High level isn't really helping, it is giving the compiler room to either screw up or shine.

It is great if the compiler shines, but frustrating if it screws up.

And yes, that applies to other tools, too. TeX, for instance, most of the time does a great job, given few specific directions, but sometimes, it doesn't quite do what you think is possible. Then, you may have a long fight ahead to make it do what you want.


"High level isn't really helping, it is giving the compiler room to either screw up or shine."

"It is ... frustrating if it screws up."


Intel's ISPC compiler is an alternative approach that in my experience is easy to code for and produces impressive results. Many CUDA-style algorithms port to it with mostly syntactic changes, and you can interleave CUDA-style code with the usual x86-friendly control flow and data structures.


As this is the number 1 story on HN now: can someone explain what kind of improvements we will see in day to day use from this?


The article mentions two: unpacking 24 bit values and matrix multiplication, both might be something you'd find in a software video (de)compressor or a computer game


Where did you get 24 from? It's about vectorizing loads of 3 elements. The elements don't have to be 8-bit. The second example uses floats.


Yeah, but 24-bit values (RBG) are what you'd find in video and gaming applications.


Games, at least what I've seen, usually just don't use 3x(8|16|32) bits per pixel, if it's not needed as alpha. It's pretty rare to pack 24/48/96-bit pixels in memory. Traditionally, unaligned loads are just not worth it.
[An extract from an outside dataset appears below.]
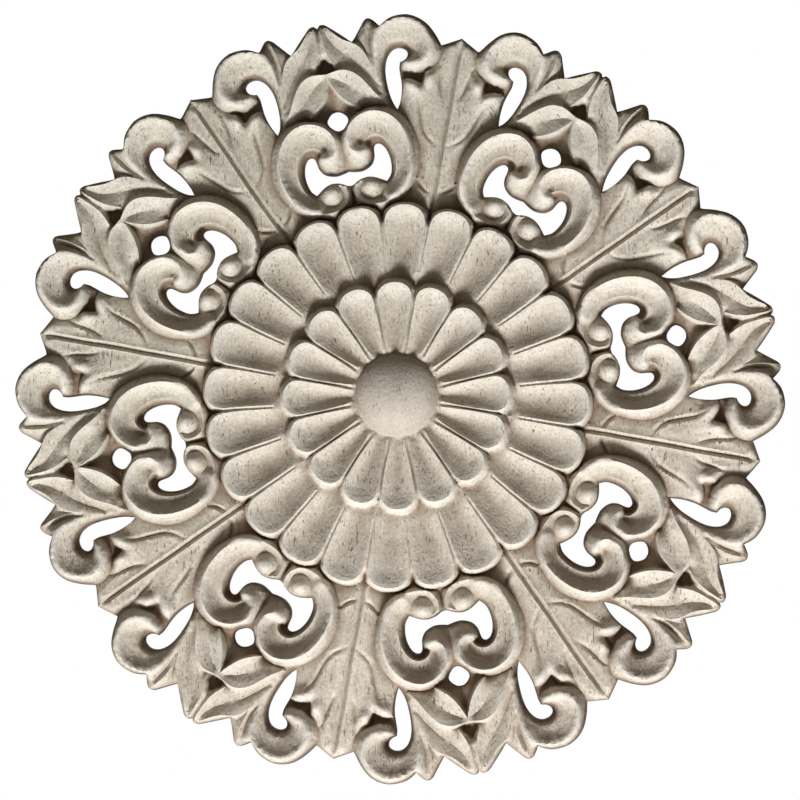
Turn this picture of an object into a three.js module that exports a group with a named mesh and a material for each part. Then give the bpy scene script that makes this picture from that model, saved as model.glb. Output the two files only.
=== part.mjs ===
// A round pierced rosette applique, carved in one piece from a wooden board.
// Millimetres, +Z up. The carved face looks along -Y and the flat back lies in the plane y = 0,
// with the origin at the middle of the back and a leaf rib pointing straight up.

import * as THREE from "three";
import { mergeVertices } from "three/addons/utils/BufferGeometryUtils.js";

// Driving sizes
const RIM_DIAMETER = 300; // across the tips of the outer leaves
const BUTTON_DIAMETER = 31; // the domed button in the middle
const BUTTON_HEIGHT = 20; // back to the top of the dome, the whole thickness of the board
const BUTTON_DOME = 4.2; // rise of the dome above its edge
const INNER_RING_HEIGHT = 16.5; // rim of an inner petal at its tip
const OUTER_RING_HEIGHT = 13.5; // rim of an outer petal at its tip
const PETAL_GROOVE = 1; // how far the groove between two petals lies below their rims
const PETAL_RISE = 0.8; // how much a petal of the inner ring rises towards its tip
const SCOOP_DEPTH = 2.6; // how deep a petal is hollowed below its rim
const SCROLL_HEIGHT = 14; // crest of the large C-scroll
const SCROLL_FALL = 3; // how much its crest falls towards the eye
const SCROLL_EYE_HEIGHT = 5.5; // edge of the large piercing, where the channel of the scroll ends
const HOOK_HEIGHT = 12.5; // crest of the hook-shaped scroll at the rim
const HOOK_FALL = 1.6; // how much its crest falls towards the curled end
const HOOK_EYE_HEIGHT = 4.5; // edge of the slot, where the channel of the hook ends
const BALL_HEIGHT = 11.5; // small ball in the foot of each C-scroll
const INNER_LEAF_HEIGHT = 11.5; // edges of the inner pair of leaves
const OUTER_LEAF_HEIGHT = 10; // edges of the outer pair of leaves
const LEAFLET_HEIGHT = 8.8; // ridge of the leaflet beside the hook
const CREASE_DEPTH = 2.2; // how far the middle of a leaf lies below its edges
const BROAD_LEAF_HEIGHT = 8.4; // the broad low leaf between two units, beside its rib
const RIM_EDGE_HEIGHT = 6; // where the slanted wall of the rim turns down to the back
const PIT_HEIGHT = 3; // wood left at the bottom of a recess
const RIB_GROOVE_DEPTH = 1; // groove along the rib of the broad leaf

// Heights that follow from the driving ones
const PETAL_FOOT_HEIGHT = OUTER_RING_HEIGHT - 2.2; // where the inner petals stand on the outer ring
const LEAF_FOOT_HEIGHT = BROAD_LEAF_HEIGHT - 1.4; // the sunk edge of the broad leaf at a scroll
const SCROLL_START_HEIGHT = BALL_HEIGHT - 1.4; // the low end of the C-scroll, round its ball
const BALL_FOOT_HEIGHT = BALL_HEIGHT - 4.3; // the groove between the ball and the scroll
const HOOK_START_HEIGHT = OUTER_LEAF_HEIGHT - 0.8; // the low end of the hook, in the leaf

// The plan of the carving is drawn as on a carver's pattern, on squares of which 385 reach from
// the centre to the rim. It is drawn for half of one unit only, from the middle of the unit to the
// rib of the broad leaf, and a point is [across, outward] in squares from the middle of the unit.
const UNITS = 8;
const INNER_PETALS = 2 * UNITS;
const OUTER_PETALS = 3 * UNITS;
const SQUARE_COUNT = 385;
const SQUARE = RIM_DIAMETER / 2 / SQUARE_COUNT;
const BUTTON_RADIUS = BUTTON_DIAMETER / 2 / SQUARE;
const HALF_UNIT = Math.PI / UNITS;
const INNER_NOTCH = 106; // from the centre to the notch between two inner petals, in squares
const OUTER_NOTCH = 182.6; // from the centre to the notch between two outer petals, in squares
const RIB_TIP = 368; // from the centre to the tip of the broad leaf's rib, in squares
const SNAP = 1.4; // points drawn closer than this, in squares, are one point
const WOOD_COLOUR = 0xb5a994;

const { lerp } = THREE.MathUtils;

// A point at a distance from the centre of the rosette and an angle from the middle of the unit.
function polar(distance, angle) {
  return [distance * Math.sin(angle), distance * Math.cos(angle)];
}

// Heights that run evenly from one value to another over a number of points.
function ramp(from, to, count) {
  return Array.from({ length: count }, (_, i) => lerp(from, to, i / (count - 1)));
}

// The half unit as drawn: points, each with its height above the back, and the lines between them.
class Pattern {
  points = [];
  lines = [];
  voids = [];

  point([across, outward], height) {
    const near = this.points.findIndex(
      (p) => Math.hypot(p.across - across, p.outward - outward) < SNAP,
    );
    if (near >= 0) return near;
    return this.points.push({ across, outward, height }) - 1;
  }

  // heights is one number, or one number for each point.
  line(places, heights) {
    const indices = places.map((place, i) =>
      this.point(place, Array.isArray(heights) ? heights[i] : heights),
    );
    for (let i = 1; i < indices.length; i++) {
      const [a, b] = [indices[i - 1], indices[i]];
      if (a !== b) this.lines.push([a, b]);
    }
    return indices;
  }

  // The edge of a piercing, or of the rim, with the open side given as a polygon.
  edge(places, heights, closing = []) {
    const indices = this.line(places, heights);
    this.voids.push([...places, ...closing]);
    return indices;
  }
}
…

Sometimes packed formats were worth it. I remember doing RLE schemes for fast "alpha blending" (anti-aliased blitting really!) back in 2000 or so, before MMX or GPUs were common. The scheme I used had three different types of run lengths. Completely transparent, pre-multiplied alpha blended and completely opaque. 16-bit pre-multiplied values were in memory in 32-bit format like this: URGBU00A. Groups of 5 bits, except U denotes unused single bit. Frame buffer in RAM was in 15 bit format, 0RRRRRGGGGGBBBBB. With this scheme, alpha-blending needed totally just one multiply per pixel [1], compared to three with usual pre-multiplied alpha or six with normal alpha without pre-multiplication.

[1]: Frame buffer pixels were masked and shifted into 000000GGGGG000000RRRRR00000BBBBB, multiplied by A and shifted back in place. Because all values were 5 bit entities, no overflow (overlap) could occur in multiply, thus one multiply yielded 3 multiplied frame buffer pixel values, for R, G and B!


Presumably loading a 3D vector would be a good use-case?


From the story....

  1. Image conversion (RGB structure to some other)

  2. N-dimentional coordinates. (Normalize array of XYZ points)

  3. Multiplication of vectors by constant matrix


Faster multi dimensional loops. Quicker raw image compression.

That are few things that came across my mind.


Competition (with clang) is good.


People contribute to compilers because they need features or performance improvements, not "to kick that other compiler's ass". Sometimes (as here) contributions are from CPU vendors who want to make certain that compilers show off the features of their new hardware. There were tons of great performance impovements in every new version of GCC before clang, and there continue to be today. You just can't model an open source compiler the way you model some closed source word processor :(.

The real question that should be asked is whether, now with two compilers to contribute features into instead of one, whether the progress of either of the compilers is actually faster than the one previous one. Again: people aren't just not going to improve the compiler if there is only one of them, as improvements come from contributors who need the better compiler, not from some abstract notion of "have the bestest compiler". Having multiple open source projects in the same space is a detriment--it is a cost--that hopefully is justified by the benefits.

What happens in a world of "competition", is that now Intel has to ask whether it is valuable to add this feature to GCC or to clang; maybe they have time for both, but probably not. That this work ends up in one compiler and some other work ends up in a different compiler is unfortunate. It isn't even clear who is "competing" or what they are "competing" for. It certainly isn't the performance optimization itself: you can't credit the GCC team (whatever that might even mean) for that, as this work is from Intel. GCC is an open source project that is contributed to by a vast number of independent actors, not centrally developed by a small handful of people.

The argument for clang and LLVM being helpful is therefore not "competition" (which would make absolutely no sense), but instead "GCC has accumulated years of entrenched architecture that, in 2010 as opposed to 1980, we would design differently: LLVM is thereby designed in a way that is easier to modify; so, even though effort is now forked (meaning fewer contributions to each compiler), a smaller number of contributions will have a more powerful effect on the state of compilers". If this is true (and many think it is), then that's great, but it isn't "competition" in the way people normally consider that concept.


I disagree, competition itself was good for GCC.

Stallman's reaction┬╣ to LLVM was noisy and possibly childish, but it gave the FSF another important goal: not only should it supply a "libre" compiler but it should also be worth using over the first alternative that comes along. That second goal is a moving target, unlike the first, and it supplies a real motivation to make the best compiler they can.

1. http://www.phoronix.com/scan.php?page=news_item&px=MTU4MjA


GCC hasn't really had a great track record here, things got so bad back in the day that EGCS became necessary (https://gcc.gnu.org/news/announcement.html)


GCC was explicitly against a plug-in architecture for political reasons, but did grow one when llvm showed up


One thing that is not clear to me is if OOP code such as copy constructors will benefit from using the vector registers. Just having vector copy of objects may turn out to be a big difference.

Otherwise examples with array of size 4 elements are nice to show, but in most of these cases it is also easy to use intrinsics.


Will this work for AMD x86 CPUs as well, or only Intel CPUs?